* [WHAT YOU ARE ASKED TO DO] Give again only the lines beginning with the one that contains "below the arch." and ending with the one that contains "bpy.data.objects.remove(obj)"; include both of those lines.

* [DATA EXTRACT]
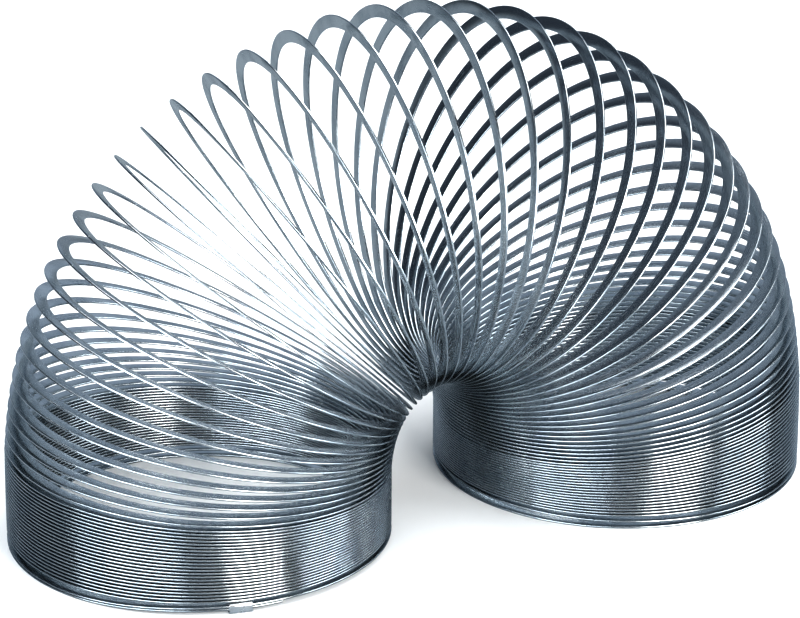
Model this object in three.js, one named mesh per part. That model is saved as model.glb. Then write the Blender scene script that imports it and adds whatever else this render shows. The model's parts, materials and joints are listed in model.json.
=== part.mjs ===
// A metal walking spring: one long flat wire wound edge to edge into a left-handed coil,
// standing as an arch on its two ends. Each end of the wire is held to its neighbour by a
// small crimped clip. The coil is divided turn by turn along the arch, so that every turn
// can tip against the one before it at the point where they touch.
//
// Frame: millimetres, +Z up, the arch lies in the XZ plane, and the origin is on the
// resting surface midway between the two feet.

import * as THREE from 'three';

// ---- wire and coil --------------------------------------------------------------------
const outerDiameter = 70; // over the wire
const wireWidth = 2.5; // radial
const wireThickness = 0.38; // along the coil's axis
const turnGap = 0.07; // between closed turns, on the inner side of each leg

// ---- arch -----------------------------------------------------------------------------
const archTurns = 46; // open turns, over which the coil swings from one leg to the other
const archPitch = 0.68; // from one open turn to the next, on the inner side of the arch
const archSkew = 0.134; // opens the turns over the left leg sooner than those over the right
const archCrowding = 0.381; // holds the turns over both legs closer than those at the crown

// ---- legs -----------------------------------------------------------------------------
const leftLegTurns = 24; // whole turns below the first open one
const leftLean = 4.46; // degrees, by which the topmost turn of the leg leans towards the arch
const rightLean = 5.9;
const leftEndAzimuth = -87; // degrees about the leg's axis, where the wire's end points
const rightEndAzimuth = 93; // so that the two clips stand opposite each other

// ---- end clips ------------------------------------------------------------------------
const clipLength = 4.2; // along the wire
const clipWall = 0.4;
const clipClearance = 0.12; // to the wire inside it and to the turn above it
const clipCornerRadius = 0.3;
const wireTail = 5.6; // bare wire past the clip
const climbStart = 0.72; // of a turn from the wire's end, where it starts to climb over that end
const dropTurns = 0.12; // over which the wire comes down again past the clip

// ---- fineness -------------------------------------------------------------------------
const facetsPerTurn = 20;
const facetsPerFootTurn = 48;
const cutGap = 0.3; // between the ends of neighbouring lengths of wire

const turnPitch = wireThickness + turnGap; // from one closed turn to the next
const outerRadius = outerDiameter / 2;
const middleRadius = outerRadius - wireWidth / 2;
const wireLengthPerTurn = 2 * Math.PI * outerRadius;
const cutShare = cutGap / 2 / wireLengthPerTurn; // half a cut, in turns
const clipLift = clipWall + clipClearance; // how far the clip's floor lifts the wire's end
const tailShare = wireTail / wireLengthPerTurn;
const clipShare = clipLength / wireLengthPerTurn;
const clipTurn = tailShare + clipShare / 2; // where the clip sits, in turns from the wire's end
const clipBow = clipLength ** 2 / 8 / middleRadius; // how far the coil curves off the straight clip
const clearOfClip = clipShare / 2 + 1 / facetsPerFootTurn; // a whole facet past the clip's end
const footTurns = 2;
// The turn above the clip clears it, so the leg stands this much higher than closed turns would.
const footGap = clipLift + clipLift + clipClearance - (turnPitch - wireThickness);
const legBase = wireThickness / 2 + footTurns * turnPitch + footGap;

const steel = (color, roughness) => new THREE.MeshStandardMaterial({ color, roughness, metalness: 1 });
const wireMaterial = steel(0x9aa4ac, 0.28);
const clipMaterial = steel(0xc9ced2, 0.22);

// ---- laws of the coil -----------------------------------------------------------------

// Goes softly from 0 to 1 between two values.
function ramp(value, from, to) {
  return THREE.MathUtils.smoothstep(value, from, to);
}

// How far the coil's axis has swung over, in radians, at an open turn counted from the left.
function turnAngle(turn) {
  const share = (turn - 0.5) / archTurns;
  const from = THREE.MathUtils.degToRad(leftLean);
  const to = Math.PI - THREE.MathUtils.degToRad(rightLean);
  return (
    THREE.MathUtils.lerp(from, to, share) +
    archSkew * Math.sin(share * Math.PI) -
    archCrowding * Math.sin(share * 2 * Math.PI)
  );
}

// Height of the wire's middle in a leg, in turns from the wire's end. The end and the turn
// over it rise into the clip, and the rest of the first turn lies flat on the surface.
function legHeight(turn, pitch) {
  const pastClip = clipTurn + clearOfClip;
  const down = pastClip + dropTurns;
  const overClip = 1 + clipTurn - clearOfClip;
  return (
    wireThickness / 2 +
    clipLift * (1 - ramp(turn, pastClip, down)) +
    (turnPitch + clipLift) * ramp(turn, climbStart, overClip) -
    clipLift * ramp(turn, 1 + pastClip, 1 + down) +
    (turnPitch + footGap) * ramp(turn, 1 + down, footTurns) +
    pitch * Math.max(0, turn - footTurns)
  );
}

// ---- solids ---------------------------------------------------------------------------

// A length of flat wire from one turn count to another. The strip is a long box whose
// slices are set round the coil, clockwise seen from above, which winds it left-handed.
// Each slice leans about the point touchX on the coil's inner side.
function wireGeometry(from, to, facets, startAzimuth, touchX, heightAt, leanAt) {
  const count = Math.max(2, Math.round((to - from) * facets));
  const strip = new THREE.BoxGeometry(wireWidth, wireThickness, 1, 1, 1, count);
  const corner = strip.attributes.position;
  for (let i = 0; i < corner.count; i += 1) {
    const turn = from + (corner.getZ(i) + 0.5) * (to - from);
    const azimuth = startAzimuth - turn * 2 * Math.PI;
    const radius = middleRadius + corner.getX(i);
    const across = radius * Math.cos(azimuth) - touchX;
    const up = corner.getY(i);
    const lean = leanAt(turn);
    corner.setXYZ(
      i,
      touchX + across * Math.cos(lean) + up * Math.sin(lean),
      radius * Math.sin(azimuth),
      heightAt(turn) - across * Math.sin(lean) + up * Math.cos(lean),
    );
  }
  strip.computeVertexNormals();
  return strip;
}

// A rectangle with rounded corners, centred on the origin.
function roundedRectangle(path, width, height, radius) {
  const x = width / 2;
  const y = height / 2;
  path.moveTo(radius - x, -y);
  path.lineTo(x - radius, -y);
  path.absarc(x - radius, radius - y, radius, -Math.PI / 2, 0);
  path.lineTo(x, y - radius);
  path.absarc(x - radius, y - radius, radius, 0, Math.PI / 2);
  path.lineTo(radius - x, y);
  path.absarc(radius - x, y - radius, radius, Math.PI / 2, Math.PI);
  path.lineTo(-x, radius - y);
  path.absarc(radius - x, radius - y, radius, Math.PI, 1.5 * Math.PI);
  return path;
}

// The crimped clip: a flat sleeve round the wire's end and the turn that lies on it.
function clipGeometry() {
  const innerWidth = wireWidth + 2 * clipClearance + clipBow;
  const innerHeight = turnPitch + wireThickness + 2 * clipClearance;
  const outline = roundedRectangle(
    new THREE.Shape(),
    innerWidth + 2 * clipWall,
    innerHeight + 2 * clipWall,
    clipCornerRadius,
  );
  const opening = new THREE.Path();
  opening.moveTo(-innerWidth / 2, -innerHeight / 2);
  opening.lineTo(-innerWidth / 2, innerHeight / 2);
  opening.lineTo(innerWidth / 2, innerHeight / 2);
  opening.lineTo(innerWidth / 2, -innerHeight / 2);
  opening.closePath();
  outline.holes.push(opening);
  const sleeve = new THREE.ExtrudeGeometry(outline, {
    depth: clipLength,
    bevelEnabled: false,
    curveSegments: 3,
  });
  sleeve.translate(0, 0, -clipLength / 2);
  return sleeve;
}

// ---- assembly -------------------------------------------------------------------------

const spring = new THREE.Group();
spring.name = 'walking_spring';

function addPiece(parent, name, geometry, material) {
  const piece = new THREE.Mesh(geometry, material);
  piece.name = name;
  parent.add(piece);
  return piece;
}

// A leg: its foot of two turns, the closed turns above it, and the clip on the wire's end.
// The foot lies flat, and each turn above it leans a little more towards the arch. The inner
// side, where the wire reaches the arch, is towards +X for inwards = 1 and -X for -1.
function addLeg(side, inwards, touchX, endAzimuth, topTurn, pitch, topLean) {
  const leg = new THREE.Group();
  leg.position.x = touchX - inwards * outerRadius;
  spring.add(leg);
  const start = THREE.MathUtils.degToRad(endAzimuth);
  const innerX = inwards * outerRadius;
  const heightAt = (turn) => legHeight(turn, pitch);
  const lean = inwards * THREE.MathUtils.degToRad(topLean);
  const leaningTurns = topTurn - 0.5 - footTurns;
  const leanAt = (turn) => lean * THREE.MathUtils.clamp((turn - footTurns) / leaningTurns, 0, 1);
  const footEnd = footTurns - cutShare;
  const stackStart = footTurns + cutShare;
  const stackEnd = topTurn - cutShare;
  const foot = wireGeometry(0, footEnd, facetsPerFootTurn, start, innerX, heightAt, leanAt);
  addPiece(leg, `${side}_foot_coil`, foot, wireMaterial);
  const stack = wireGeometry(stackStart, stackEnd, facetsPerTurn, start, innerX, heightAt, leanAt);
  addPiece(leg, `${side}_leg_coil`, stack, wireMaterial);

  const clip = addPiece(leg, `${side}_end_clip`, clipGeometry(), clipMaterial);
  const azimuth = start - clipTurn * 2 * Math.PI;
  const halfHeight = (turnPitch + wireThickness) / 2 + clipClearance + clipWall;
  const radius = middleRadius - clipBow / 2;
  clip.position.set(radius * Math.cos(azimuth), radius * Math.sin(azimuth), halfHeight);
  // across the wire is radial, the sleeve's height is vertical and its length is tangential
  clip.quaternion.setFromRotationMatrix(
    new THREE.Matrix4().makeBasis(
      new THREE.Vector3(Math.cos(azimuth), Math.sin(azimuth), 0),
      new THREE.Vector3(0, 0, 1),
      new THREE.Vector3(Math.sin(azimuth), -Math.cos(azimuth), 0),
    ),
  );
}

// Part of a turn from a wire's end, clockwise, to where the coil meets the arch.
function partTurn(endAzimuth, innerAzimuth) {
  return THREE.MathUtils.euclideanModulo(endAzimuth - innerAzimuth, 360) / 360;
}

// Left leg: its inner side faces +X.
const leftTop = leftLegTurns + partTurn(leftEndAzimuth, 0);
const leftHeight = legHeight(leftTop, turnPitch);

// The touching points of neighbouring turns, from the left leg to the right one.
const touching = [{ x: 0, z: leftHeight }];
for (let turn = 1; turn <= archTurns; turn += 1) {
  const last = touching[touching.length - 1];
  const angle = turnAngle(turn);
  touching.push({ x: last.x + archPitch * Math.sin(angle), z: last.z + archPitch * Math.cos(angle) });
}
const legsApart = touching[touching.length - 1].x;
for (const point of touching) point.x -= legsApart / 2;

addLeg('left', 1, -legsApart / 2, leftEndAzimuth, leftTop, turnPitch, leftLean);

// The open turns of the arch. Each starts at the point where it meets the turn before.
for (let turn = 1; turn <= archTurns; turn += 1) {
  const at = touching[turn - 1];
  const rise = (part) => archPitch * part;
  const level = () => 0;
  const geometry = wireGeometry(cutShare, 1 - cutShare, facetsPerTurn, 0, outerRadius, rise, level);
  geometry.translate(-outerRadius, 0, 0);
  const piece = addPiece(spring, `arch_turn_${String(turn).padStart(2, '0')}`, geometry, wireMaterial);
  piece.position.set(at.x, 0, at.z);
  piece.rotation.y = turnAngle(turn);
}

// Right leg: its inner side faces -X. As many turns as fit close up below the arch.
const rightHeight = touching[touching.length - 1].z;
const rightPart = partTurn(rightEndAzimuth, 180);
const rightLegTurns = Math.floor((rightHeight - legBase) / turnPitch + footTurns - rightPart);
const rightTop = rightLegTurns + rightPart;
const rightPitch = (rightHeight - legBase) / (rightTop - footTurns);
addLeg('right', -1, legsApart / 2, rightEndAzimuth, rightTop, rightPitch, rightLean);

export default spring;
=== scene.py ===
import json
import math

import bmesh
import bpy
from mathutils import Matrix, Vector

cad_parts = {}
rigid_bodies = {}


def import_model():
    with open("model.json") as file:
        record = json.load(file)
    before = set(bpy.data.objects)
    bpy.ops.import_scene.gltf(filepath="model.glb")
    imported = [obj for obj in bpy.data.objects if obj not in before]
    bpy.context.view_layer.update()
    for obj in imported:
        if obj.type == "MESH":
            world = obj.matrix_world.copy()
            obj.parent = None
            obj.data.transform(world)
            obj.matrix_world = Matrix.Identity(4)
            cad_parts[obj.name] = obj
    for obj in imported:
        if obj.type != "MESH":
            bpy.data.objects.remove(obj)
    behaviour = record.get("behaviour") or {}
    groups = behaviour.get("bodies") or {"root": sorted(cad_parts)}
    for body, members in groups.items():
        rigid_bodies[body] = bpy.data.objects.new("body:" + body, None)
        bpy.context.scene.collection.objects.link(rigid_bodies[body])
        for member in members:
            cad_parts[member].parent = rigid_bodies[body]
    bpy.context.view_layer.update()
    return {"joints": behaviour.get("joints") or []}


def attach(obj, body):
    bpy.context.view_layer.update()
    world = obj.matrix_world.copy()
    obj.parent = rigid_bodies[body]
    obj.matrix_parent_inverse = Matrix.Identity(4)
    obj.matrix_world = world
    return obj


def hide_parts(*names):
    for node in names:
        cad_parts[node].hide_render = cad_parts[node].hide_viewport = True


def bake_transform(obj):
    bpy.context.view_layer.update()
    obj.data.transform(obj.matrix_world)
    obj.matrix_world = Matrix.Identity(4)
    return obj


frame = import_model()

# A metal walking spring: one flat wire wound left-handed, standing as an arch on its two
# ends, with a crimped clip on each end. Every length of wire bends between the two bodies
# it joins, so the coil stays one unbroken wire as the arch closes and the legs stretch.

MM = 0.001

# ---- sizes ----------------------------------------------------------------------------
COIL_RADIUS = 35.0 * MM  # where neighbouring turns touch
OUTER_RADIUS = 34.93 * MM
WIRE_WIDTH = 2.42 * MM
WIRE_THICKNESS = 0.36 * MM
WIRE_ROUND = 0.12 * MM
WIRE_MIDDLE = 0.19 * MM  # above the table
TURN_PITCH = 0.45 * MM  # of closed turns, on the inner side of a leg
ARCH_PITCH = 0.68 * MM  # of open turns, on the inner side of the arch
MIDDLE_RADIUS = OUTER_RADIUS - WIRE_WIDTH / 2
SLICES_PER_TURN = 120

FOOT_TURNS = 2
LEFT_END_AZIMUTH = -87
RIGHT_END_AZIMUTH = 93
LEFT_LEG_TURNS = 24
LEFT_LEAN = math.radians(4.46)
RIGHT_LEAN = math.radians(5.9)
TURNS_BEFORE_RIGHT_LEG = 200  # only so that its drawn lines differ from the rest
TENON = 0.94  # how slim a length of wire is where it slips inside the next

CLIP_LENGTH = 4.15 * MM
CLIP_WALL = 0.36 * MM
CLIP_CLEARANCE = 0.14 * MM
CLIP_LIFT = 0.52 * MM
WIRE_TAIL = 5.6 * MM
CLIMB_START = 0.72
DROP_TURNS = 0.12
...
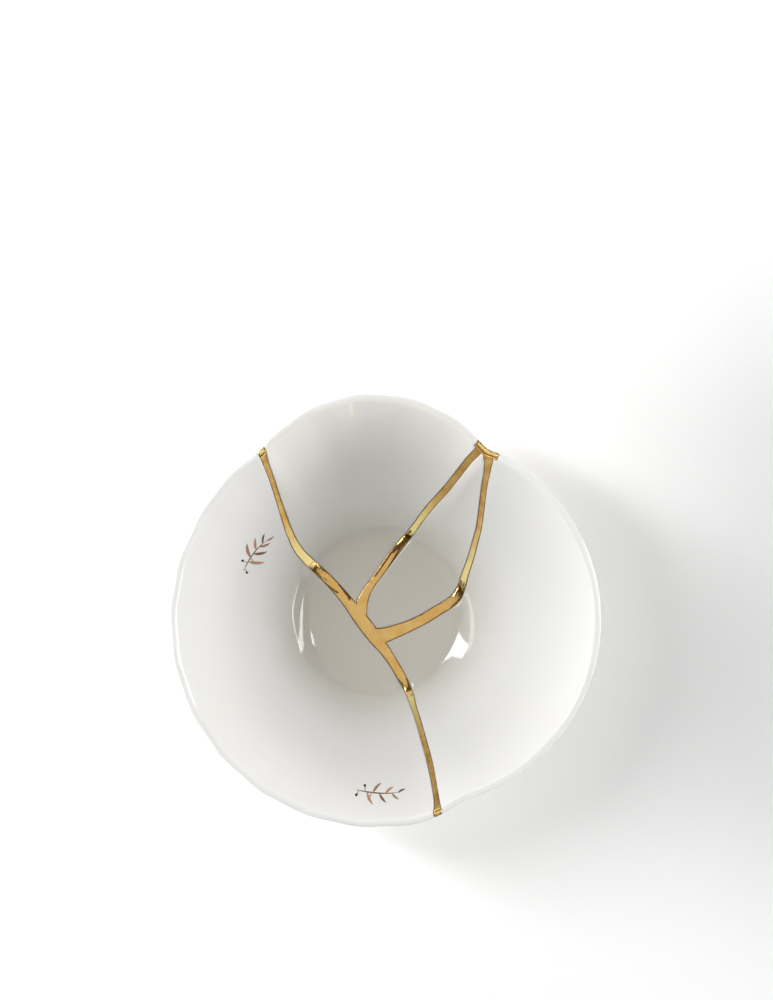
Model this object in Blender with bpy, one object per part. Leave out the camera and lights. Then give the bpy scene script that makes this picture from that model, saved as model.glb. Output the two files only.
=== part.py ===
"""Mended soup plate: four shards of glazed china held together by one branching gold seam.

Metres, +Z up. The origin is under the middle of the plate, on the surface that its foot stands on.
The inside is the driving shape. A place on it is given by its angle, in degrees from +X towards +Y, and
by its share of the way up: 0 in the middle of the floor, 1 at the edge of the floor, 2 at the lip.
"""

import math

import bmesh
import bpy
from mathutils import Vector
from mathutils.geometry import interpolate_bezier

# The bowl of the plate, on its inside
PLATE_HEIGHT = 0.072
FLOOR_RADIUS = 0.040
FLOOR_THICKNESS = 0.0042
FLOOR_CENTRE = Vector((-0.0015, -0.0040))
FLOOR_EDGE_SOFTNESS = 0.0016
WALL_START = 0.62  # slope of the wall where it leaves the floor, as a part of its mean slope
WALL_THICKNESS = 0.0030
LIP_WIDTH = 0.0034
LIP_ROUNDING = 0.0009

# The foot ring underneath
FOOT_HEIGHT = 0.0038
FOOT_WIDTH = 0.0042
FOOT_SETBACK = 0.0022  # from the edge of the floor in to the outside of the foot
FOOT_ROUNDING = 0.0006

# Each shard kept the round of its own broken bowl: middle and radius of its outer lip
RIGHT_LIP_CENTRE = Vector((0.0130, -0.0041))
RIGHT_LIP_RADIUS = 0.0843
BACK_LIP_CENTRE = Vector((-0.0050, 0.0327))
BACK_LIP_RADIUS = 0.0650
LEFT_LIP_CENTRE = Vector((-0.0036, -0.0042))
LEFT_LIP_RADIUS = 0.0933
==
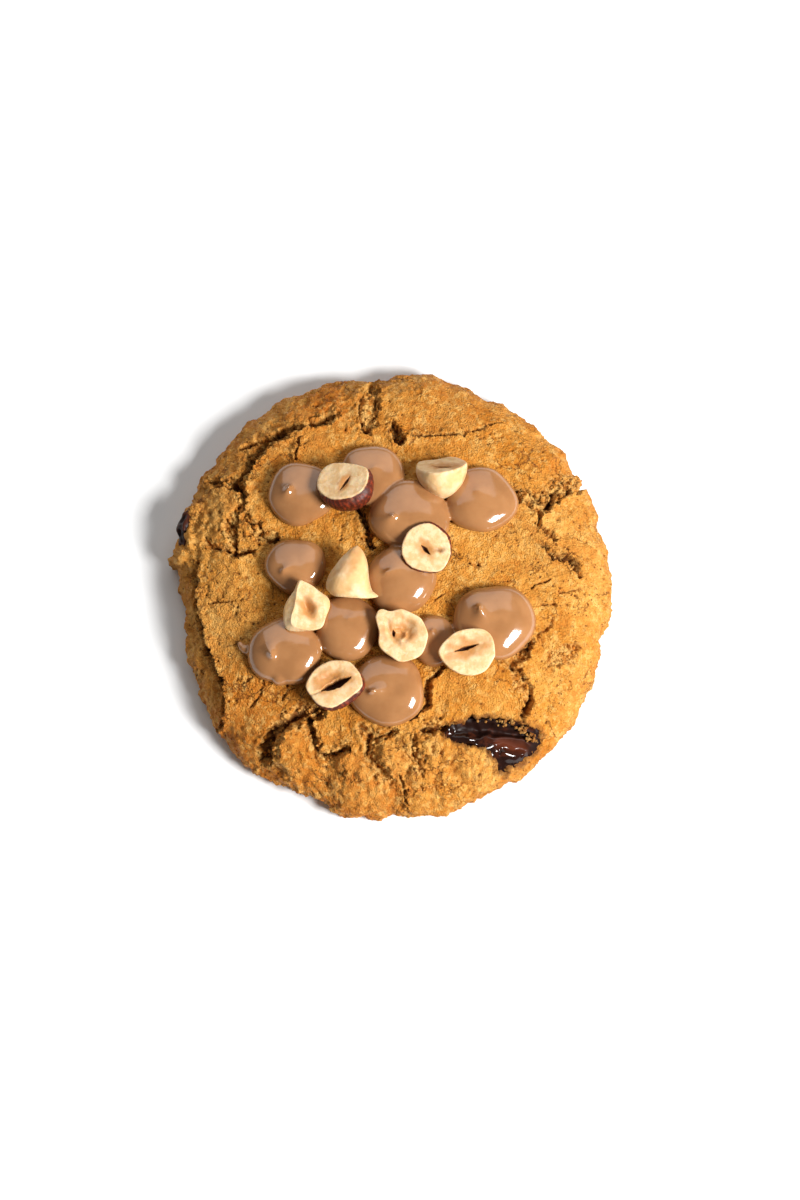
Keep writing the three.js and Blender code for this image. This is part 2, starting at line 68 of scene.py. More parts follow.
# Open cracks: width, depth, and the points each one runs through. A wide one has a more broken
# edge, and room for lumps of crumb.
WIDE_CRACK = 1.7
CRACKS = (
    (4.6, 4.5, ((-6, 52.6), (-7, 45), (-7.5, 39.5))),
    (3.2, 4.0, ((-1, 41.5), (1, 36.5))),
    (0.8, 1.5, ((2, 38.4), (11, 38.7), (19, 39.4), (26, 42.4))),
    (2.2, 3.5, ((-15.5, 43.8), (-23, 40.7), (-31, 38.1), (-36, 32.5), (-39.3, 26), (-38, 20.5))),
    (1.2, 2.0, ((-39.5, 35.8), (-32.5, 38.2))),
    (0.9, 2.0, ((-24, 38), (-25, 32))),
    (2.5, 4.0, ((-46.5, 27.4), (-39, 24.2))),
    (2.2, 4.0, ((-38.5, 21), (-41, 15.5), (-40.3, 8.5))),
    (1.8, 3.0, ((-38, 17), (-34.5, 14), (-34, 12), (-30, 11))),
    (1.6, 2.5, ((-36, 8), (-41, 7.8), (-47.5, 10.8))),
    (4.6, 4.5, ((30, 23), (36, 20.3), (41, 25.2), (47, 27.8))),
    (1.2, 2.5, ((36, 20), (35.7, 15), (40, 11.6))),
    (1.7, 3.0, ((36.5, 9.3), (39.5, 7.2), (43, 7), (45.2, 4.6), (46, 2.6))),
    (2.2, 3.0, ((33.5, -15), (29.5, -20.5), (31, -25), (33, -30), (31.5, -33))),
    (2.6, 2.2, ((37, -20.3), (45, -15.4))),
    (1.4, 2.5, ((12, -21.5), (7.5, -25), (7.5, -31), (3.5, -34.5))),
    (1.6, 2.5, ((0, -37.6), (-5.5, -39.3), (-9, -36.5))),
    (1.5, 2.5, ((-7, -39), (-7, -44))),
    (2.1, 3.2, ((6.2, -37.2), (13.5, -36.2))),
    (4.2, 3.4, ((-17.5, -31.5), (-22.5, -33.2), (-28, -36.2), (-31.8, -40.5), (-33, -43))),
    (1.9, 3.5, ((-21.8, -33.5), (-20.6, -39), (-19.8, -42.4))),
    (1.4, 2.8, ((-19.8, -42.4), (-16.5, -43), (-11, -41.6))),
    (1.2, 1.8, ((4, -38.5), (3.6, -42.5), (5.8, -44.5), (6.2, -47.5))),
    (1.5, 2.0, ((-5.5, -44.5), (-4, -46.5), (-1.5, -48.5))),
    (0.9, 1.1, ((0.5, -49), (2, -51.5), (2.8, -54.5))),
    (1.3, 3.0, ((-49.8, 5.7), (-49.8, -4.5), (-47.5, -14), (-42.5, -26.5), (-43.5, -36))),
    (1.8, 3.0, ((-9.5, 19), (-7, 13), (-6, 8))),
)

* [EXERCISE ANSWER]
// Right leg: its inner side faces -X. As many turns as fit close up below the arch.
const rightHeight = touching[touching.length - 1].z;
const rightPart = partTurn(rightEndAzimuth, 180);
const rightLegTurns = Math.floor((rightHeight - legBase) / turnPitch + footTurns - rightPart);
const rightTop = rightLegTurns + rightPart;
const rightPitch = (rightHeight - legBase) / (rightTop - footTurns);
addLeg('right', -1, legsApart / 2, rightEndAzimuth, rightTop, rightPitch, rightLean);

export default spring;
=== scene.py ===
import json
import math

import bmesh
import bpy
from mathutils import Matrix, Vector

cad_parts = {}
rigid_bodies = {}


def import_model():
    with open("model.json") as file:
        record = json.load(file)
    before = set(bpy.data.objects)
    bpy.ops.import_scene.gltf(filepath="model.glb")
    imported = [obj for obj in bpy.data.objects if obj not in before]
    bpy.context.view_layer.update()
    for obj in imported:
        if obj.type == "MESH":
            world = obj.matrix_world.copy()
            obj.parent = None
            obj.data.transform(world)
            obj.matrix_world = Matrix.Identity(4)
            cad_parts[obj.name] = obj
    for obj in imported:
        if obj.type != "MESH":
            bpy.data.objects.remove(obj)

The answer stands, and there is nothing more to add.